Le plus étrange est l’analogie que l’on pourrait faire entre «Métro boulot dodo» et «Tour, école, prison». La cité détruit le potentiel et chacun des jeunes qui aspirent à la quitter doit le faire en silence pour ne pas être retenu et découragé par les autres.
L’équilibre est fragile et l’arrivée d’un alignement de Mars-Vénus vient perturber les jeunes qui lisent un peu trop de mangas et de sites sur les complotistes. Les plus jeunes ne veulent plus être dans ce néant et créer un conflit avec ces anciens qui reviennent peu à peu dans la cité. Les Ronins, Samouraï sans maître ont pris le contrôle et ont créé leur propre règle. Les anciens n’ont plus leur place et sont perçus comme seul responsable de cette forme de fatalisme social, car ils n’ont jamais cherché à faire fructifier leur argent.
Selon Cédric Ido, la génération des anciens a été maltraitée, invisibilisée et non reconnue. Elle n’a pas su léguer un vrai héritage aux plus jeunes, représentés par les Ronins. Par cette absence d’héritage, d’expérience de vie pour vivre dignement. Les deux générations vivent avec un fossé les séparant et bloquant tout véritable dialogue. Certains des plus jeunes sont devenus nihilistes, refusant les systèmes sociaux actuels et prêts à sacrifier les générations antérieures pour recommencer à zéro et exister dans leur propre réalité.

Un casting efficace :
Le casting de La Gravité est composé de trois acteurs principaux, Max Gomis, Steve Tientcheu et Jean-Baptiste Anoumon. Cédric Ido a découvert Max Gomis, qui interprète le rôle de Daniel, en 2008 à travers des courts métrages. Pour le réalisateur, Max Gomis avait le charisme cinématographique nécessaire pour ce rôle qui est plus physique que bavard. Steve Tientcheu, qui joue Joshua, représente pour Cédric Ido un personnage compliqué à trouver et à cerner, car il est fragile, mais avec une vigueur, une surprise et un abandon qui s’apparentent à une part féminine. Quant à Jean-Baptiste Anoumon, qui incarne Christophe, le réalisateur apprécie sa rigueur et sa discipline en tant que comédien de théâtre, ce qui apporte une tension professionnelle authentique avec les autres acteurs aux parcours différents.
La poésie dans tout ça ?
Il y a plusieurs éléments comme le talent du dessinateur qui se cache derrière ces différentes illustrations. Félicitation à Madd pour ses créations et pour avoir été doublure de Christophe pour les dessins.

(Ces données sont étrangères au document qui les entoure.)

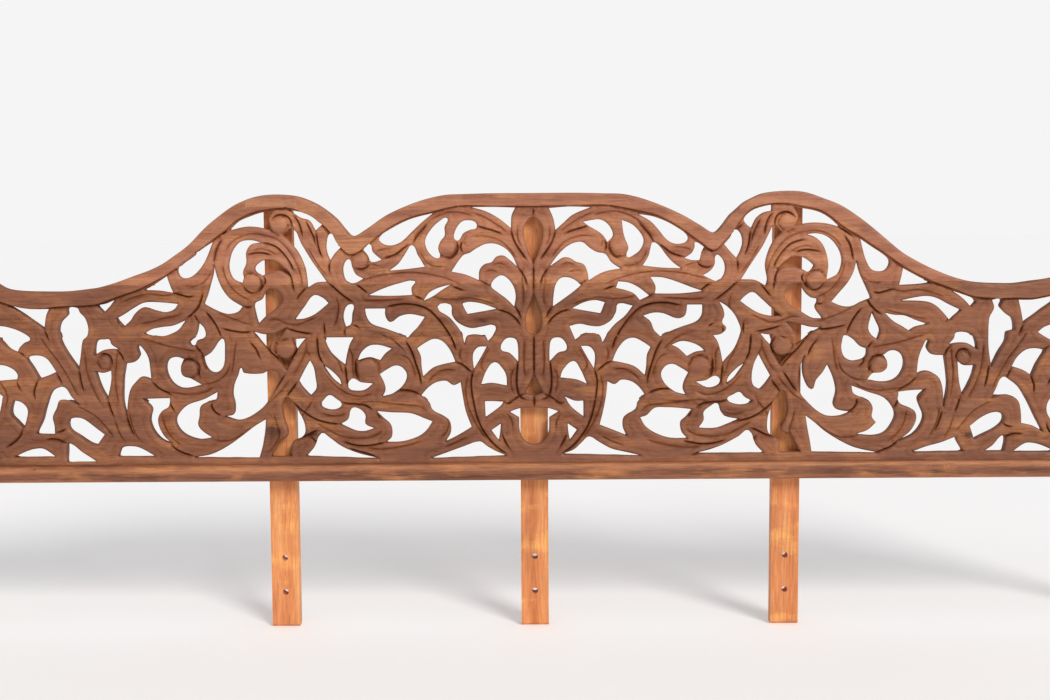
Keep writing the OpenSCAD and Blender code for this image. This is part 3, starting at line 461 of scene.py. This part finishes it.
def volutes(p, t, cut):
    """Adds the domed ends, each with a ring groove that runs dead where the stem joins it; the ring gets
    painted shade and the dome clears it.
    """
    dome_high, dome_sunk = 3.2, 1.0
    # the ring's depth in millimetres, and its place and half width as shares of the radius
    ring_drop, ring_at, ring_half = 2.4, 1.06, 0.17
    for x, z, r, join in BALLS:
        for side in (-1, 1):
            off = np.arctan2(p[:, 1] - z, side * p[:, 0] - x) - math.radians(join)
            turn = np.abs((off + math.pi) % (2 * math.pi) - math.pi) / math.pi
            rho = np.hypot(side * p[:, 0] - x, p[:, 1] - z) / (r * (1.18 - 0.22 * turn))
            near = rho < 1.35
            if near.any():
                away = np.clip((turn - 0.12) / 0.3, 0, 1)
                dome = dome_high * np.sqrt(np.clip(1 - rho ** 2, 0, 1)) - dome_sunk
                groove = np.clip(1 - np.abs(rho - ring_at) / ring_half, 0, 1) * away
                blend = np.clip((1.02 - rho) / 0.2, 0, 1) * np.clip(away + 1.3 * (1 - rho), 0, 1)
                t = t + blend * (FIELD - 1.0 + dome - t) - ring_drop * groove * near
                # painted shade: full in the ring groove, cleared off the dome
                cut = np.maximum(cut * (1 - blend), groove * near)
    return t, cut


def relief(p, d_edge, d_top, d_seam, in_band, d_foot):
    """Thickness at each point, and how much painted shade it gets, from 0 to 1: in cuts, veins, valleys and
    creases, with a dark hair line on the glued seams.
    """
    # how far each feature drops the surface, and over what width, in millimetres
    edge_drop, edge_round = 3.4, 5.2
    valley_drop, valley_from, valley_wide = 0.9, 5.0, 9.5
    foot_drop, foot_wide = 1.6, 3.5
    top_drop, top_round = 2.6, 3.0
    brow_drop, brow_round = 0.9, 1.6
    seam_drop, seam_half = 0.16, 1.1
    # a cut's lower side: its share of the cut's depth, and how soon it dies away
    lean_share, lean_over = 0.62, 6.5
    # the strip left plain along the rail, and the width over which the carving comes in above it
    strip, strip_fade = 4, 7.0
    thinnest = 12.0

    t = np.full(len(p), FIELD) + 0.35 * waves(p, 0.9)
    carved = np.clip((p[:, 1] - RAIL_H - strip) / strip_fade, 0, 1)
    # strands are round-backed: full height a few millimetres in, with a shallow valley where two lie
    # side by side
    t -= edge_drop * quarter(d_edge, edge_round) * (0.35 + 0.65 * carved)
    valley = 0.5 - 0.5 * np.cos(2 * math.pi * np.clip(d_edge - valley_from, 0, valley_wide) / valley_wide)
    t -= valley_drop * valley * carved
    # painted shade in the valley between two strands
    cut = 0.2 * valley ** 3 * carved
    for marks, dark in ((veins, VEIN_PAINTED_SHADE), (cuts, CUT_PAINTED_SHADE)):
        dist, left, fade = marks.look(p)
        groove = np.clip(1 - dist / (marks.half * (0.5 + 0.5 * fade)), 0, 1) * fade
        # the left side of a cut is worked down further, so one strand seems to pass over the other
        lean = (left > -0.3) * np.exp(-dist / lean_over) * fade
        t -= marks.depth * (groove + lean_share * lean)
        # painted shade in each cut and vein, and on the lower side beside a cut
        cut = np.maximum(cut, dark * np.maximum(groove ** 1.3, 0.26 * lean ** 2))
    t, cut = volutes(p, t, cut)
    # the ground is cut back hard along the foot of the crest band, and that crease gets painted shade
    foot = (~in_band) * np.clip(1 - d_foot / foot_wide, 0, 1)
    t -= foot_drop * foot
    cut = np.maximum(cut, 0.8 * foot)
    # the plain crest band stands proud, with worn edges
    band = BAND - 0.3 - 0.12 * waves(p, 4.9)
    band -= top_drop * quarter(d_top, top_round) + brow_drop * quarter(d_foot, brow_round)
    t = np.where(in_band, band, t)
    # inside the band only its foot gets painted shade
    cut = np.where(in_band, 0.25 * np.clip(1 - d_foot / 1.2, 0, 1), cut)
    # a glued seam shows as a hair line
    t -= seam_drop * np.clip(1 - d_seam / seam_half, 0, 1)
    cut = np.maximum(cut, 0.28 * np.clip(1 - d_seam, 0, 1))
    return np.clip(t, thinnest, BAND + 0.4), np.clip(cut, 0, 1)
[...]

Le réalisateur arrive également à créer une rotation dans sa narration démarrant par une chute, celle de Joshua enfant et le frère de Christophe, puis adulte, une même chute de Joshua et Christophe tous deux adultes. Cette permutation permet en quelque sorte de clôturer l’intrigue. Les choses vont pouvoir reprendre leur cours, il y a eu comme une révolution et nous sommes revenus au point de départ.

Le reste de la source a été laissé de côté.